TASK GOAL: Copy the first line of the material below and every later line through the line containing "extrude(amount=key_edge - flange_rear)", without any other output.

DATA SHOWN:
>> start

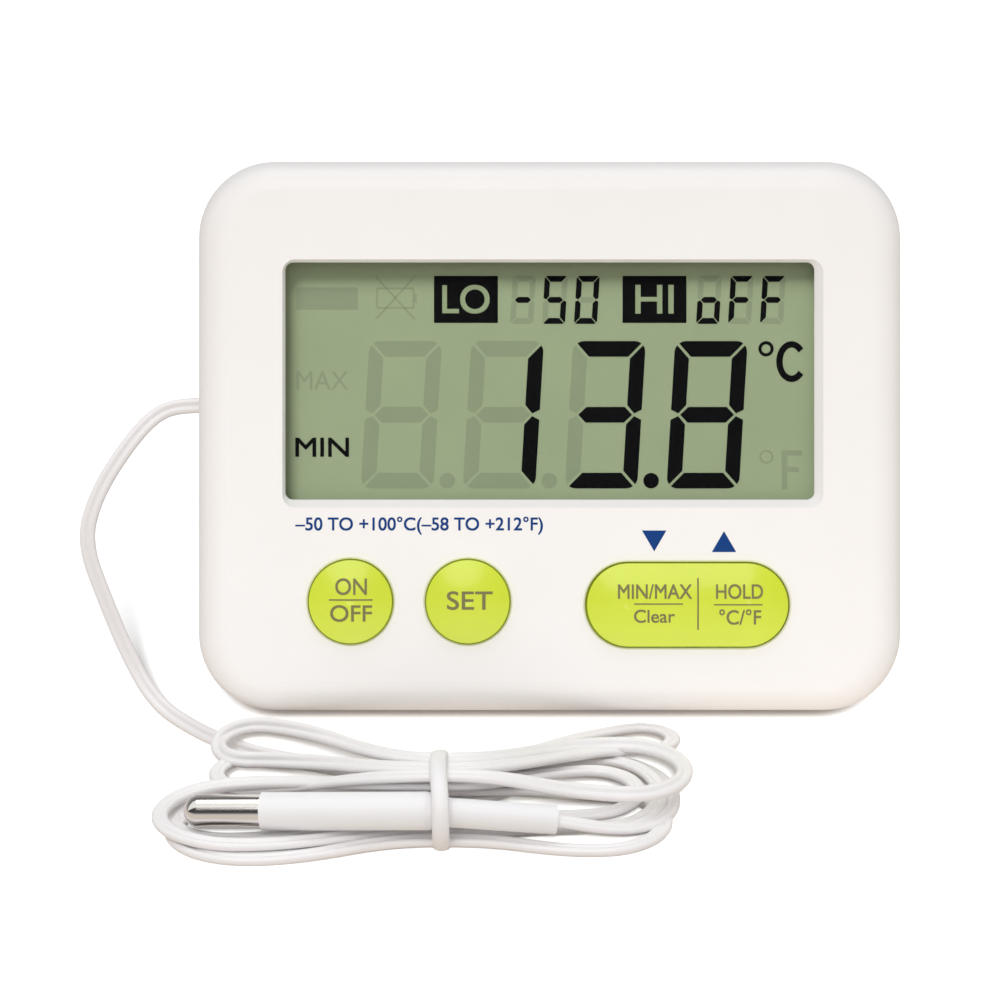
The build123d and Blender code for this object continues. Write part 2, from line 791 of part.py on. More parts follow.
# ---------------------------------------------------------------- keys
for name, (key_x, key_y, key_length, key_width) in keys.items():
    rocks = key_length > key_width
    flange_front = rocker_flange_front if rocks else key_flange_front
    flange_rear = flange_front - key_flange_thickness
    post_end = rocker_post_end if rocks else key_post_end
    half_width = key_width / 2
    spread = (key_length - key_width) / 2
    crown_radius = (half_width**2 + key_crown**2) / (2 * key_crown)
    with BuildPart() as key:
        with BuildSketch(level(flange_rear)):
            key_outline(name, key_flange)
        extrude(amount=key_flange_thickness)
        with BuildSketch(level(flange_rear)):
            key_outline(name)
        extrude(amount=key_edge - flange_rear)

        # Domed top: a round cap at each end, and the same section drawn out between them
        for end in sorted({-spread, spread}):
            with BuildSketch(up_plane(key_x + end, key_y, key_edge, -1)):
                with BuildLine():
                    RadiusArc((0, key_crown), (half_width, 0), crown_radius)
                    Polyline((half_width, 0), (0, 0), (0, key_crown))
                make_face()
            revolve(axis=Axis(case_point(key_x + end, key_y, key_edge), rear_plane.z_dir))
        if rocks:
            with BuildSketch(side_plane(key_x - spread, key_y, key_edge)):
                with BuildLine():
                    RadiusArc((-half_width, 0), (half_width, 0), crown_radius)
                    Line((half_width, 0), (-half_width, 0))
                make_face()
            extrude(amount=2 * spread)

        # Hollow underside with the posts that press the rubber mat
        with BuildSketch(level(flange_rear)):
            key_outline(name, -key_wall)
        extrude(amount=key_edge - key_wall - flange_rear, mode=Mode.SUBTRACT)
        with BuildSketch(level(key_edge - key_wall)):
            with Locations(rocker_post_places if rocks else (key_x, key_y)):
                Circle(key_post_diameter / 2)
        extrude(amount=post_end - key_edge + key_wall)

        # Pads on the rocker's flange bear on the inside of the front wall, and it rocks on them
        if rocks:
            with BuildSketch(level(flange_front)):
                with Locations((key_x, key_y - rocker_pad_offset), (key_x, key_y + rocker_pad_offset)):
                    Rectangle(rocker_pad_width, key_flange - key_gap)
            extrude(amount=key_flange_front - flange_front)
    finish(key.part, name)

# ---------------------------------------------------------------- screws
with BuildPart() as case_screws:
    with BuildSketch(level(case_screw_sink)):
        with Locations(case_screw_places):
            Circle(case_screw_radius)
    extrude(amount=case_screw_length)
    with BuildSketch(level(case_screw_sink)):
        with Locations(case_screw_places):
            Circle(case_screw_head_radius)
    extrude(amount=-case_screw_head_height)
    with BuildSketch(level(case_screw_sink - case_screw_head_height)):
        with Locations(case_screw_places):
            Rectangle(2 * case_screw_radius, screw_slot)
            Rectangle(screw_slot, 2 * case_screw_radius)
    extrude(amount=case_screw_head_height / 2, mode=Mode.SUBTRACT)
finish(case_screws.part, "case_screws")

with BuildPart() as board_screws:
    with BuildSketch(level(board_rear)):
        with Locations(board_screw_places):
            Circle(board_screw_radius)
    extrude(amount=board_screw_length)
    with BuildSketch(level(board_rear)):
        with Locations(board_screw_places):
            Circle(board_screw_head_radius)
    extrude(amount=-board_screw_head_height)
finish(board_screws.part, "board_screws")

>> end

SOLUTION FOR THIS EXERCISE:
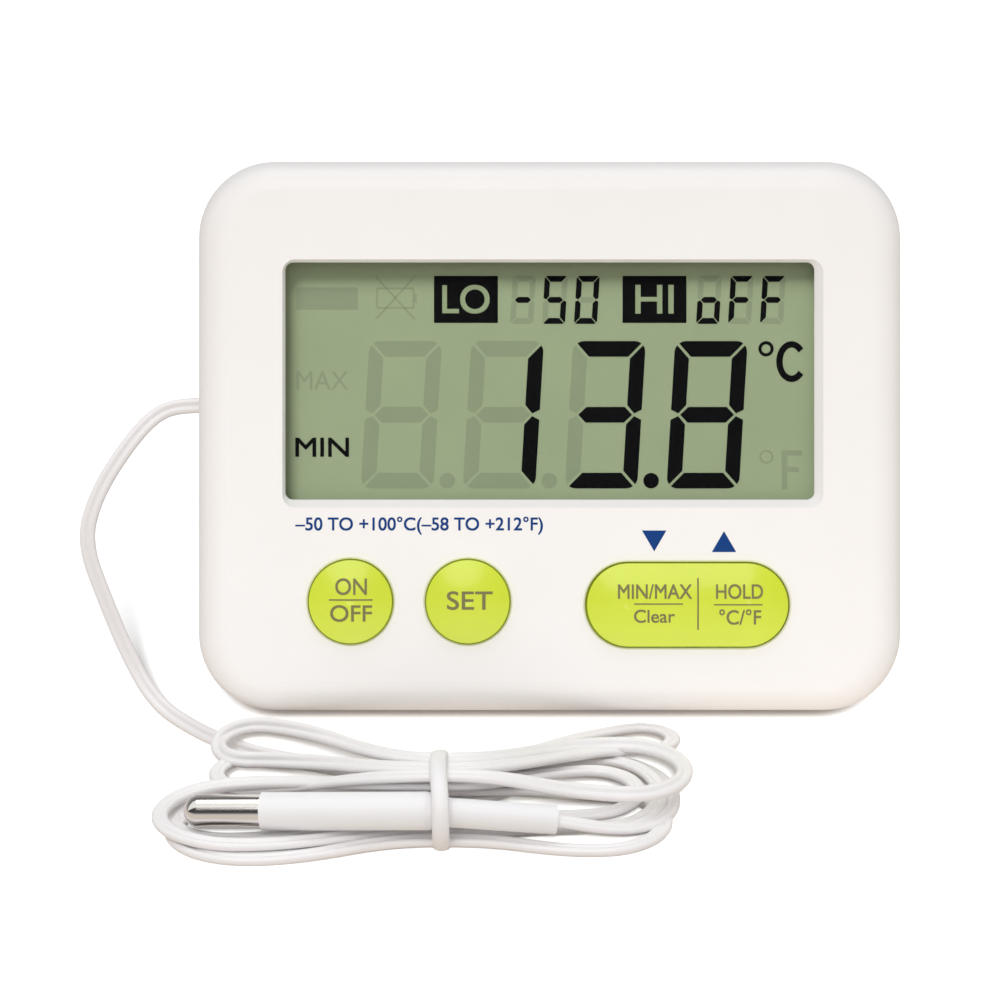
The build123d and Blender code for this object continues. Write part 2, from line 791 of part.py on. More parts follow.
# ---------------------------------------------------------------- keys
for name, (key_x, key_y, key_length, key_width) in keys.items():
    rocks = key_length > key_width
    flange_front = rocker_flange_front if rocks else key_flange_front
    flange_rear = flange_front - key_flange_thickness
    post_end = rocker_post_end if rocks else key_post_end
    half_width = key_width / 2
    spread = (key_length - key_width) / 2
    crown_radius = (half_width**2 + key_crown**2) / (2 * key_crown)
    with BuildPart() as key:
        with BuildSketch(level(flange_rear)):
            key_outline(name, key_flange)
        extrude(amount=key_flange_thickness)
        with BuildSketch(level(flange_rear)):
            key_outline(name)
        extrude(amount=key_edge - flange_rear)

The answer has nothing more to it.